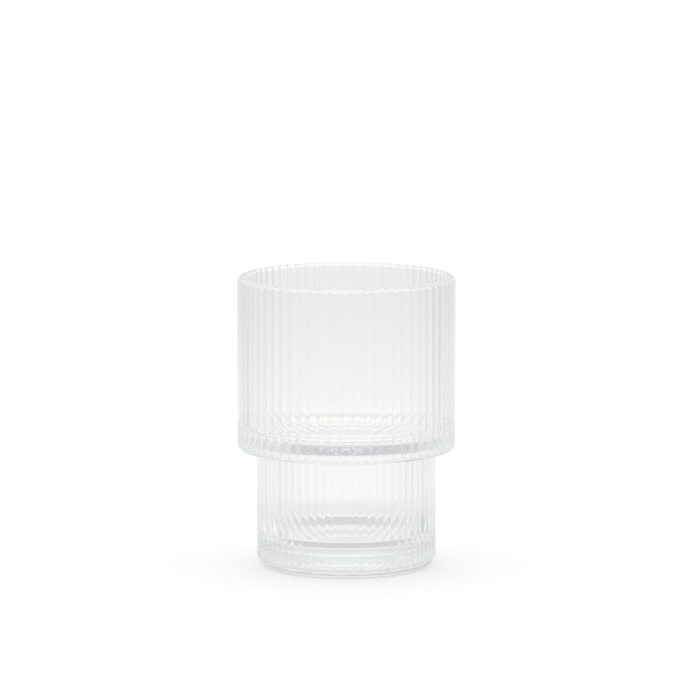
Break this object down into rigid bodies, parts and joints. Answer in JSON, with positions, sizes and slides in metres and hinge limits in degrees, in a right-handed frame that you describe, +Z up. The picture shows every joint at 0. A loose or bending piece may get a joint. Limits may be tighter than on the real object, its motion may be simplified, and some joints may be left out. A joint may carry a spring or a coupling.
{
  "type": "chai glass",
  "caption": "Clear ribbed tumbler in two tiers: a wide drum on a narrower foot that seats in the mouth of the next glass when stacked.",
  "frame": {"origin": "centre of the base, on the plane the glass stands on", "axes": "+Z up along the axis of the glass, out of its mouth; the glass is round, so X and Y are free"},
  "size_m": [0.075, 0.075, 0.1006],
  "materials": {
    "glass": "clear pressed glass, fire-polished"
  },
  "bodies": {
    "root": {"tumbler": "glass"}
  },
  "joints": []
}
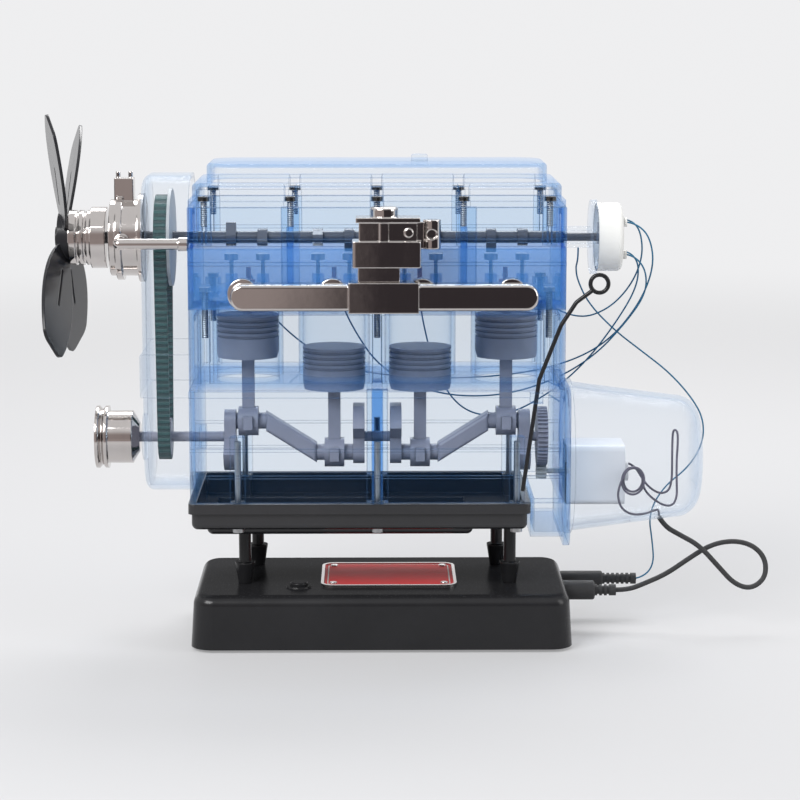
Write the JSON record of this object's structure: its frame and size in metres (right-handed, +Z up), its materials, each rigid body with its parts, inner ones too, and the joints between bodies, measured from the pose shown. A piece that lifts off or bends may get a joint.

Instructions to follow
Reproduce each record exactly as it appears.

Finished answer
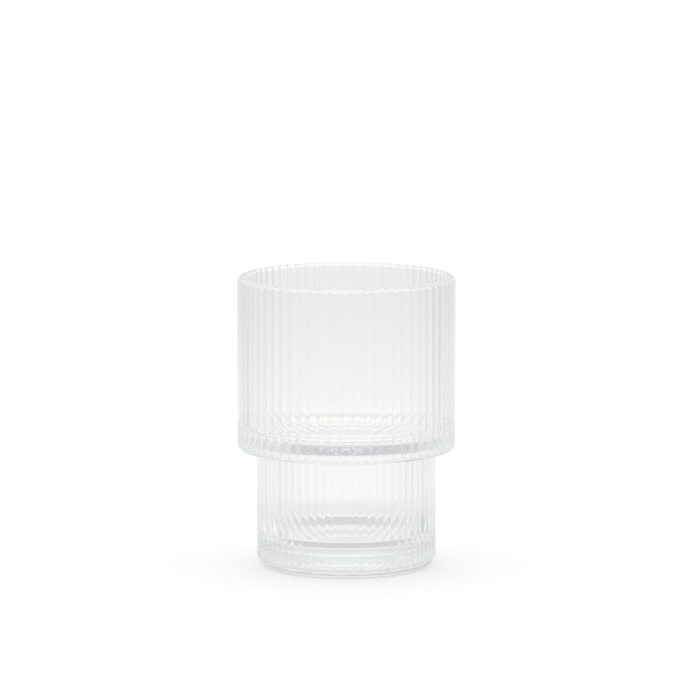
Break this object down into rigid bodies, parts and joints. Answer in JSON, with positions, sizes and slides in metres and hinge limits in degrees, in a right-handed frame that you describe, +Z up. The picture shows every joint at 0. A loose or bending piece may get a joint. Limits may be tighter than on the real object, its motion may be simplified, and some joints may be left out. A joint may carry a spring or a coupling.
{
  "type": "chai glass",
  "caption": "Clear ribbed tumbler in two tiers: a wide drum on a narrower foot that seats in the mouth of the next glass when stacked.",
  "frame": {"origin": "centre of the base, on the plane the glass stands on", "axes": "+Z up along the axis of the glass, out of its mouth; the glass is round, so X and Y are free"},
  "size_m": [0.075, 0.075, 0.1006],
  "materials": {
    "glass": "clear pressed glass, fire-polished"
  },
  "bodies": {
    "root": {"tumbler": "glass"}
  },
  "joints": []
}
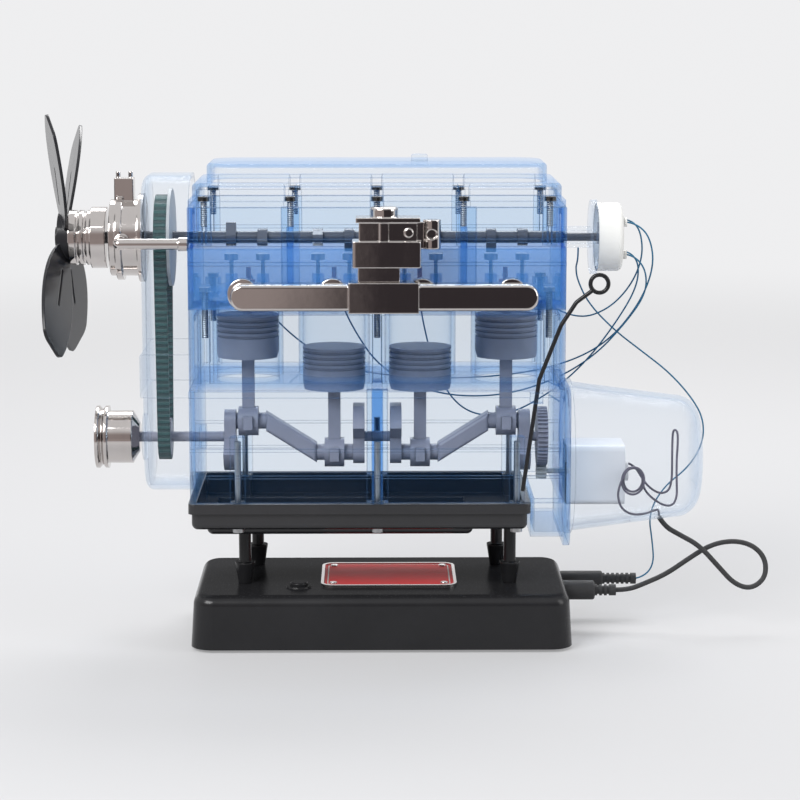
Write the JSON record of this object's structure: its frame and size in metres (right-handed, +Z up), its materials, each rigid body with its parts, inner ones too, and the joints between bodies, measured from the pose shown. A piece that lifts off or bends may get a joint.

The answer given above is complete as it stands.